__WHAT IS ASKED__:
What is needed is an exact copy of the lines from the line containing "for i, module" to the line containing "bpy.data.objects.remove(obj)", both lines included, and nothing else.

__MATERIAL SUPPLIED__:
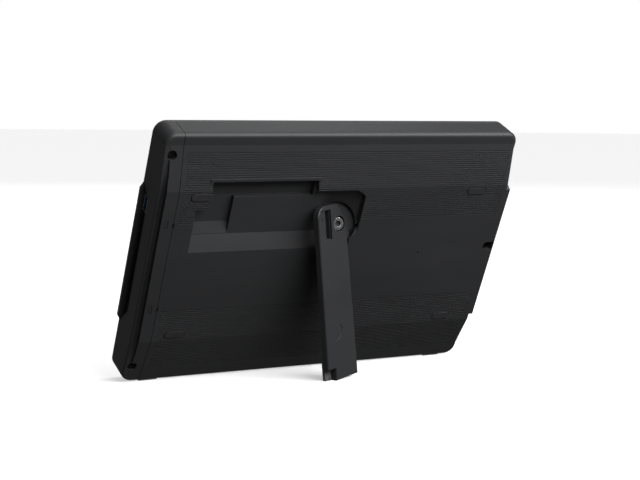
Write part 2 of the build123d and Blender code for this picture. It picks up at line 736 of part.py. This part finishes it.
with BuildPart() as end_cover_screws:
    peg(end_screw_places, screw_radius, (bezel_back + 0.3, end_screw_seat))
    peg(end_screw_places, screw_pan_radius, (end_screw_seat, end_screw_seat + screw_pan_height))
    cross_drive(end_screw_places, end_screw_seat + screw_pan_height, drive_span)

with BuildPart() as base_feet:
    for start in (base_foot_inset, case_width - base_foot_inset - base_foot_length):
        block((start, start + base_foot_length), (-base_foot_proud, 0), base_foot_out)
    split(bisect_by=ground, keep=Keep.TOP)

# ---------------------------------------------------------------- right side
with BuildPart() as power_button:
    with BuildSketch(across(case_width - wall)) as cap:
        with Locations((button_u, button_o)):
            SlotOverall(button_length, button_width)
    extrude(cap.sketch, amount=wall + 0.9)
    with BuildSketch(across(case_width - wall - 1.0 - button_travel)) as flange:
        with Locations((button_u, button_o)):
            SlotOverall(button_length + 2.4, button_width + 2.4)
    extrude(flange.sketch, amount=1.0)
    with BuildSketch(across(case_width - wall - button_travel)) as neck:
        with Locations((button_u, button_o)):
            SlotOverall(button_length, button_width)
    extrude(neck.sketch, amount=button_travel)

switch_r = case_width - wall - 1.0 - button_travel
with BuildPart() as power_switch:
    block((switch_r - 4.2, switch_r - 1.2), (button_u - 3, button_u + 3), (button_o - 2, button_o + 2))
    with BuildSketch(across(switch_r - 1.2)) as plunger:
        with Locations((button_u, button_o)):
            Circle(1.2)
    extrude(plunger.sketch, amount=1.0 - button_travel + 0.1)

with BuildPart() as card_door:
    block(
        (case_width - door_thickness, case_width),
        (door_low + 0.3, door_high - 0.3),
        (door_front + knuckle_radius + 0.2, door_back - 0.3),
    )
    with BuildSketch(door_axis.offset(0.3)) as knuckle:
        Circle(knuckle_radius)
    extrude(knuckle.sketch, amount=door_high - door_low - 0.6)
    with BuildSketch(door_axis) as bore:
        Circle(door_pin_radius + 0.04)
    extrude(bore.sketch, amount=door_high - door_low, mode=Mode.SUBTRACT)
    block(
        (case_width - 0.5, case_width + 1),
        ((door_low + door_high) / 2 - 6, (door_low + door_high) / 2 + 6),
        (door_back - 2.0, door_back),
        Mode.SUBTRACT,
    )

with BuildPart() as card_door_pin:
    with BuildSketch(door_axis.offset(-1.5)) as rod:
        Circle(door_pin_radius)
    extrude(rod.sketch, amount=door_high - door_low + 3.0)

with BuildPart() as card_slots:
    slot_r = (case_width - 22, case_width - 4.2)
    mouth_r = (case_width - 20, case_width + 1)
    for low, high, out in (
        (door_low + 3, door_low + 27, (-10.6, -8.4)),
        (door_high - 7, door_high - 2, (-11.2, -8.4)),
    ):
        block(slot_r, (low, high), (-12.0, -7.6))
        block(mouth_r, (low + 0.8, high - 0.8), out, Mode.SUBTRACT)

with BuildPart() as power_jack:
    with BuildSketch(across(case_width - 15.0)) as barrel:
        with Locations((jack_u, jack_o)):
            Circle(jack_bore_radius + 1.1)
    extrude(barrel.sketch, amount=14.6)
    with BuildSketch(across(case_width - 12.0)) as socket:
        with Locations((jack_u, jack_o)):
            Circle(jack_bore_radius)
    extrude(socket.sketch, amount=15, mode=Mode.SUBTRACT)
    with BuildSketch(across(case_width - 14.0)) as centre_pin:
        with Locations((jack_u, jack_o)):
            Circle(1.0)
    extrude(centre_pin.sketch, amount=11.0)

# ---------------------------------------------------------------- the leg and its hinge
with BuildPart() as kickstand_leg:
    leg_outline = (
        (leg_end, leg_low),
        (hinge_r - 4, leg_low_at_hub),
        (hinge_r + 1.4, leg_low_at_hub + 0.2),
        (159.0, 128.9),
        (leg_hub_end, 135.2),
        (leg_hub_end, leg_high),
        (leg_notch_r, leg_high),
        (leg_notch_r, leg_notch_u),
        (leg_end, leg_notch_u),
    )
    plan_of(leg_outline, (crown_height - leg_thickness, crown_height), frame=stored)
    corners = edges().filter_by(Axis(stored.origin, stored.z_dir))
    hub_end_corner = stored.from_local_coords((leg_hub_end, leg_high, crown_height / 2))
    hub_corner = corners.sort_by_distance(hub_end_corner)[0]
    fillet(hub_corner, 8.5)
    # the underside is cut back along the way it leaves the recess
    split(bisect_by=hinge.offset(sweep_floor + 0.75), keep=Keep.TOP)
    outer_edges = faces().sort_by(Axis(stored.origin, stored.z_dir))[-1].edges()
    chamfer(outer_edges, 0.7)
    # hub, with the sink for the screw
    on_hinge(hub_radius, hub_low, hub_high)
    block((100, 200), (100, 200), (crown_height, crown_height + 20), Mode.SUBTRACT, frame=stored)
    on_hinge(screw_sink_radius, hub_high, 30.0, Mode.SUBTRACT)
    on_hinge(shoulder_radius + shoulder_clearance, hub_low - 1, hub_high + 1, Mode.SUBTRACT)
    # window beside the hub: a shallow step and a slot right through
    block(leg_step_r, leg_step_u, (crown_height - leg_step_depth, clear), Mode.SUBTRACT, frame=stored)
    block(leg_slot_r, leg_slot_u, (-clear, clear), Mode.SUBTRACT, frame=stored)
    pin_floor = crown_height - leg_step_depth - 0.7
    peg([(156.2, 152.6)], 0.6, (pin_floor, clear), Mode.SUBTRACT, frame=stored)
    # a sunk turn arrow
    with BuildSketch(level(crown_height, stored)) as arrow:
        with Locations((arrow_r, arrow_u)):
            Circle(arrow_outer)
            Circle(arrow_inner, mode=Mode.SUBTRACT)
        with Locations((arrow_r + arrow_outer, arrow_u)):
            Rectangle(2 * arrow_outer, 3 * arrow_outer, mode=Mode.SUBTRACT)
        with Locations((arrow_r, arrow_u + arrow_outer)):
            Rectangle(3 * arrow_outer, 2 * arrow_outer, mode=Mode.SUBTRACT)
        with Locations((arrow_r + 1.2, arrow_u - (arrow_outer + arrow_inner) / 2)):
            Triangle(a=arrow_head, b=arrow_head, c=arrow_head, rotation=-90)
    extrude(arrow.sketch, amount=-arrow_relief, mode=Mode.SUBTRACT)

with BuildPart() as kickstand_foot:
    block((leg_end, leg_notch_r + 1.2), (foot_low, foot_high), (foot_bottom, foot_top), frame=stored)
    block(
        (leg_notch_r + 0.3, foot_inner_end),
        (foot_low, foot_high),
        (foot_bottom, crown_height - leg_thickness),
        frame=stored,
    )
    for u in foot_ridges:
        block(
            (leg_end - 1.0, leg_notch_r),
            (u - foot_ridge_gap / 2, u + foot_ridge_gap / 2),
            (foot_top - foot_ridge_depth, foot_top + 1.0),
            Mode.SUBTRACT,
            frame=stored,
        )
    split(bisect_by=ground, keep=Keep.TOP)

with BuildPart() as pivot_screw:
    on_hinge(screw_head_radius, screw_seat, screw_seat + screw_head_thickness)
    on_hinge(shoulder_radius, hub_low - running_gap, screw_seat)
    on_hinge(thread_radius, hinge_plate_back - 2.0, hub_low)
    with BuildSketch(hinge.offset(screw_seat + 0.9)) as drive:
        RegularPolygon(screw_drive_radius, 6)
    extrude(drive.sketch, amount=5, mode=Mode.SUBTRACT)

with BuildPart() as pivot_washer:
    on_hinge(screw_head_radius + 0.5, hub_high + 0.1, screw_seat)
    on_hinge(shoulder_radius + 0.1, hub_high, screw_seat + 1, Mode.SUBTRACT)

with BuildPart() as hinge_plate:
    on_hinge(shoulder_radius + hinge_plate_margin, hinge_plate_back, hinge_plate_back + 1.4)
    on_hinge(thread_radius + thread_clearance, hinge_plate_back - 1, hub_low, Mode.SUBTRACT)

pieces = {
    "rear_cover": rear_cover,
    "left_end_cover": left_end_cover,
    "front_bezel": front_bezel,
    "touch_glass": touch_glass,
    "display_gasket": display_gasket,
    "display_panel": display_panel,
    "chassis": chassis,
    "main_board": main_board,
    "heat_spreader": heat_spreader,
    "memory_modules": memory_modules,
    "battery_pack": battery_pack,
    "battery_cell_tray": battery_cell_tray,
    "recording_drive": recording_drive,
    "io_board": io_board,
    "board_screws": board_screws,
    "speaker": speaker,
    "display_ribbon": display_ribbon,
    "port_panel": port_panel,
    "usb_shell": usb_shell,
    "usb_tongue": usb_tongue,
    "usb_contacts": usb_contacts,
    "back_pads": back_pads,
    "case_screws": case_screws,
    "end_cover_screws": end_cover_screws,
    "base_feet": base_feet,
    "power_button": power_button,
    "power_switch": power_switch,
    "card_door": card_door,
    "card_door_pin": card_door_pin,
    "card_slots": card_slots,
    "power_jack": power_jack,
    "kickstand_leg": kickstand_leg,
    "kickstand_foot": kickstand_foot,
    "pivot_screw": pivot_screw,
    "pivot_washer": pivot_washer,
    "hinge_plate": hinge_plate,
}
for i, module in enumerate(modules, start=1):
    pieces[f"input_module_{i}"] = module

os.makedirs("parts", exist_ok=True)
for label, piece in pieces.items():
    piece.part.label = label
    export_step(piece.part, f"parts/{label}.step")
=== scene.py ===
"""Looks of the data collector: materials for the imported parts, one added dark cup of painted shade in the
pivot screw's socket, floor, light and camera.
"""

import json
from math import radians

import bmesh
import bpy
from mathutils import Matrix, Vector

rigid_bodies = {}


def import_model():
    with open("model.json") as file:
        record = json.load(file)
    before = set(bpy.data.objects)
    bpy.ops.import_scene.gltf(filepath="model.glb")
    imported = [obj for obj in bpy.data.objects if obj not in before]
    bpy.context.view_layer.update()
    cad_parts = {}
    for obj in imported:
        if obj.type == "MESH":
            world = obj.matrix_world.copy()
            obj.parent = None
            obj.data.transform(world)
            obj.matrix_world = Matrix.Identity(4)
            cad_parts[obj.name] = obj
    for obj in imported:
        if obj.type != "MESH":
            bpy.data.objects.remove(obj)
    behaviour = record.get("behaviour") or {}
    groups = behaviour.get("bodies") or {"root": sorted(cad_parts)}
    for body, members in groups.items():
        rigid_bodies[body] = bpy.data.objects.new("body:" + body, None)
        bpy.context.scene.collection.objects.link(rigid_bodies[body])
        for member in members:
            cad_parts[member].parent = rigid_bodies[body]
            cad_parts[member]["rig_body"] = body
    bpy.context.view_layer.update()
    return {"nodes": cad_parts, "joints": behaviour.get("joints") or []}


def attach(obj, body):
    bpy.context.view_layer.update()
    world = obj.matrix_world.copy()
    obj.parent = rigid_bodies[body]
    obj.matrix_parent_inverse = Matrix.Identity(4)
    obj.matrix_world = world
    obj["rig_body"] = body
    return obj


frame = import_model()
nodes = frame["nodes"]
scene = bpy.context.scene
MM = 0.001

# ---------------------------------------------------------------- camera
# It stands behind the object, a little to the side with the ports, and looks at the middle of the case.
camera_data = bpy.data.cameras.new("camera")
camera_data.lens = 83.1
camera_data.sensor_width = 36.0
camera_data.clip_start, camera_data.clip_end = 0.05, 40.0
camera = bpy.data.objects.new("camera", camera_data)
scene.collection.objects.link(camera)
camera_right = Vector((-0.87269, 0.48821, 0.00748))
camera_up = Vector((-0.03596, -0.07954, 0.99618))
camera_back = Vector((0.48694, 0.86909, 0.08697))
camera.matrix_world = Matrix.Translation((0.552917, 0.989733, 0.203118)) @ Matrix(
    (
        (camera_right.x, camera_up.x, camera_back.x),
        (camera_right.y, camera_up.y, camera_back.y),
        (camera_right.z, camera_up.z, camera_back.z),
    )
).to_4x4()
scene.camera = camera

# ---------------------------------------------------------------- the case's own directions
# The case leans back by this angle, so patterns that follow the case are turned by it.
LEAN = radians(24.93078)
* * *
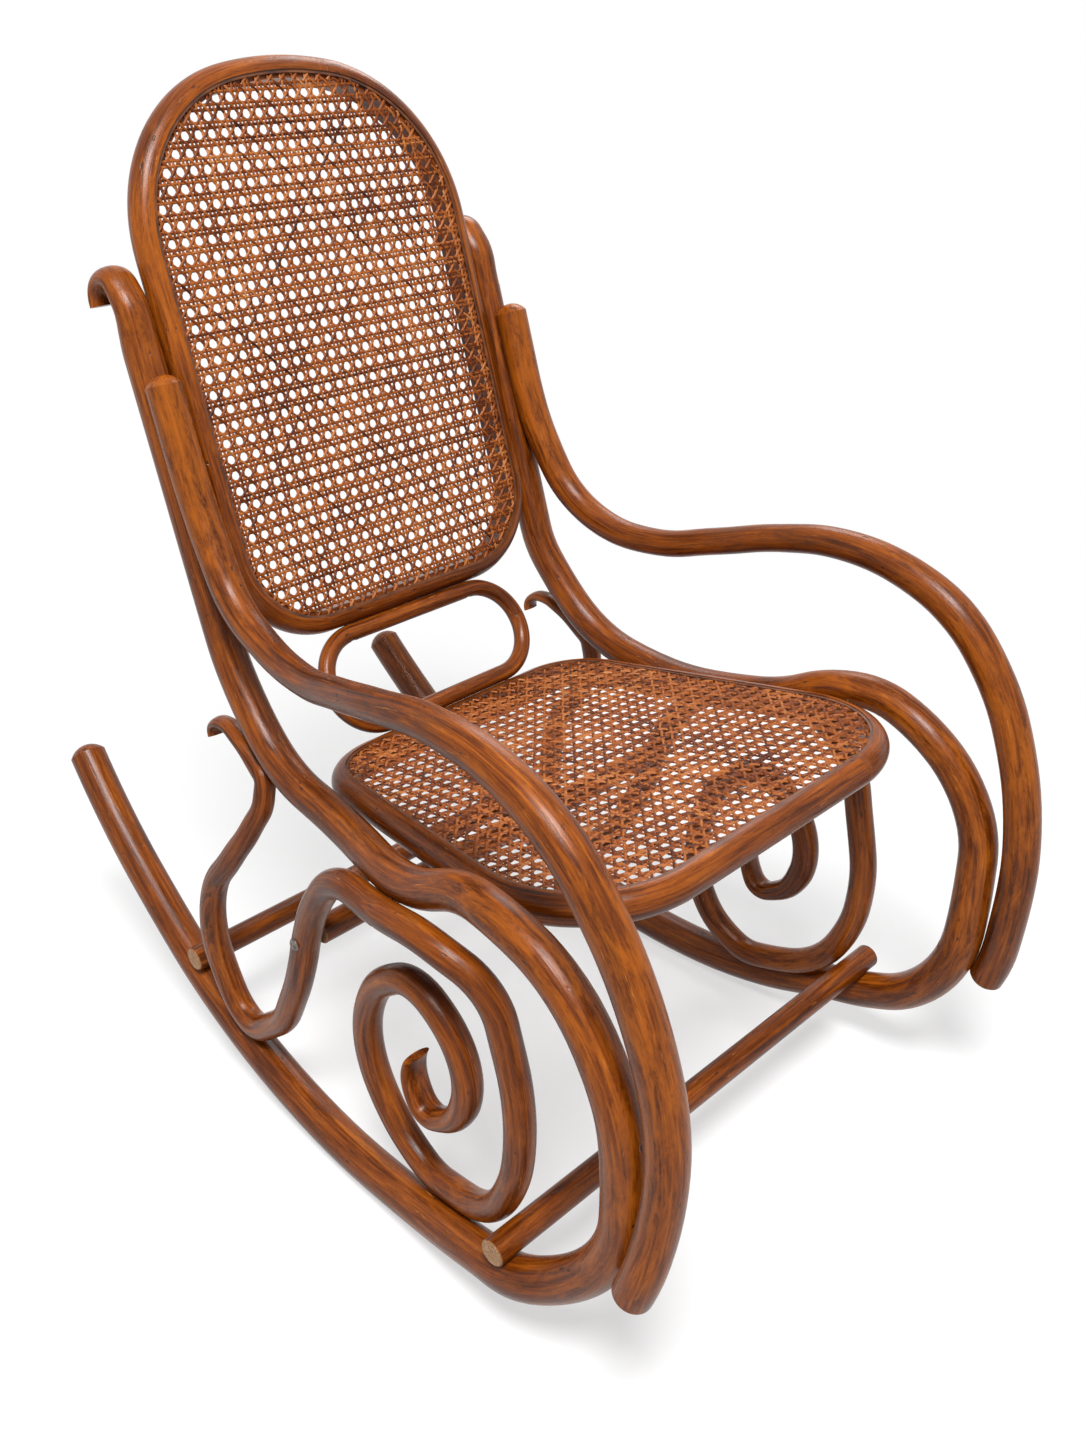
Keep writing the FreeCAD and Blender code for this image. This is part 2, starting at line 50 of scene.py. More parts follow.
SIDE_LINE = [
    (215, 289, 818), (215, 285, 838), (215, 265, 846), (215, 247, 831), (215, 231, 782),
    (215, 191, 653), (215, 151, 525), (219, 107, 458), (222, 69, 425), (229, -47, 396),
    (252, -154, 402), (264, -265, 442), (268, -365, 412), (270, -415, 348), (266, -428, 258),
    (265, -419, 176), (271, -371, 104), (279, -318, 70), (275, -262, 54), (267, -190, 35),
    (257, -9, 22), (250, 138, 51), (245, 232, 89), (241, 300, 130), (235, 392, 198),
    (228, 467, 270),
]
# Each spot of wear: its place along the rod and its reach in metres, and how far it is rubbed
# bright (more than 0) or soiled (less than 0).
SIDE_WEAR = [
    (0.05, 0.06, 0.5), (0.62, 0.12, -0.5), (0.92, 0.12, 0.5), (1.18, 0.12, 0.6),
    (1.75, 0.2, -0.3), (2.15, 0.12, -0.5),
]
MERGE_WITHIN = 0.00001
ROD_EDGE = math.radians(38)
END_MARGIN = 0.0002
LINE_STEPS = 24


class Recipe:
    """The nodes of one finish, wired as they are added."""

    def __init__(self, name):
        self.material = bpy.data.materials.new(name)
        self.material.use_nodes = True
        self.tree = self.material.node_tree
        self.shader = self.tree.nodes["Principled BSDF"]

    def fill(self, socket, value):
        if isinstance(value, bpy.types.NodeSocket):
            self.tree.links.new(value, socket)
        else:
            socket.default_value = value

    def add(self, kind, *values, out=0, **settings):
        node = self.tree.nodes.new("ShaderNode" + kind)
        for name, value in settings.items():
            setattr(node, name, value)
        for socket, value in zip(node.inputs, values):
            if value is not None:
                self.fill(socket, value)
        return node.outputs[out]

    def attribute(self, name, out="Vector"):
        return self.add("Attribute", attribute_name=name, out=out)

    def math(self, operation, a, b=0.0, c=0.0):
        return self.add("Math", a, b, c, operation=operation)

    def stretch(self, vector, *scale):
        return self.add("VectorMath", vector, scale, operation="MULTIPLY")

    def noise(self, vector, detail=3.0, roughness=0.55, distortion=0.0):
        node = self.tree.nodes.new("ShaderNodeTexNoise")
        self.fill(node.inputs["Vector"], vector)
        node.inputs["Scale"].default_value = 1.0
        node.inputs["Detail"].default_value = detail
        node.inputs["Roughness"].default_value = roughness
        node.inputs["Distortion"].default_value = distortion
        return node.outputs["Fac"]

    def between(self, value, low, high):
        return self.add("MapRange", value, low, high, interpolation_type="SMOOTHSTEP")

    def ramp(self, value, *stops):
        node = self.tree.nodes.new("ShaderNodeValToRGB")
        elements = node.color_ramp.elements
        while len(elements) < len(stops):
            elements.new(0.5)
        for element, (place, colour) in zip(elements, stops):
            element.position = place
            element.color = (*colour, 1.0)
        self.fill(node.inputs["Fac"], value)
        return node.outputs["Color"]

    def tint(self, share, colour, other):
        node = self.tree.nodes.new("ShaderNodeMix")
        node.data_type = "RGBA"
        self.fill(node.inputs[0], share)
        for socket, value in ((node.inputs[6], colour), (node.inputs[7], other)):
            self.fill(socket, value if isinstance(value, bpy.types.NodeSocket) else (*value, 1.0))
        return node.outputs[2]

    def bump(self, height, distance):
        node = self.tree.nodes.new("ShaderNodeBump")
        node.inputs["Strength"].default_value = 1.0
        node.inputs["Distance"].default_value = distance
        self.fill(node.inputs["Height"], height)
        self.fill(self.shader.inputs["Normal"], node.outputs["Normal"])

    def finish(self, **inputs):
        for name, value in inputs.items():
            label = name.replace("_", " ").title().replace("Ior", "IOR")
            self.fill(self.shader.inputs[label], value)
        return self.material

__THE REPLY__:
for i, module in enumerate(modules, start=1):
    pieces[f"input_module_{i}"] = module

os.makedirs("parts", exist_ok=True)
for label, piece in pieces.items():
    piece.part.label = label
    export_step(piece.part, f"parts/{label}.step")
=== scene.py ===
"""Looks of the data collector: materials for the imported parts, one added dark cup of painted shade in the
pivot screw's socket, floor, light and camera.
"""

import json
from math import radians

import bmesh
import bpy
from mathutils import Matrix, Vector

rigid_bodies = {}


def import_model():
    with open("model.json") as file:
        record = json.load(file)
    before = set(bpy.data.objects)
    bpy.ops.import_scene.gltf(filepath="model.glb")
    imported = [obj for obj in bpy.data.objects if obj not in before]
    bpy.context.view_layer.update()
    cad_parts = {}
    for obj in imported:
        if obj.type == "MESH":
            world = obj.matrix_world.copy()
            obj.parent = None
            obj.data.transform(world)
            obj.matrix_world = Matrix.Identity(4)
            cad_parts[obj.name] = obj
    for obj in imported:
        if obj.type != "MESH":
            bpy.data.objects.remove(obj)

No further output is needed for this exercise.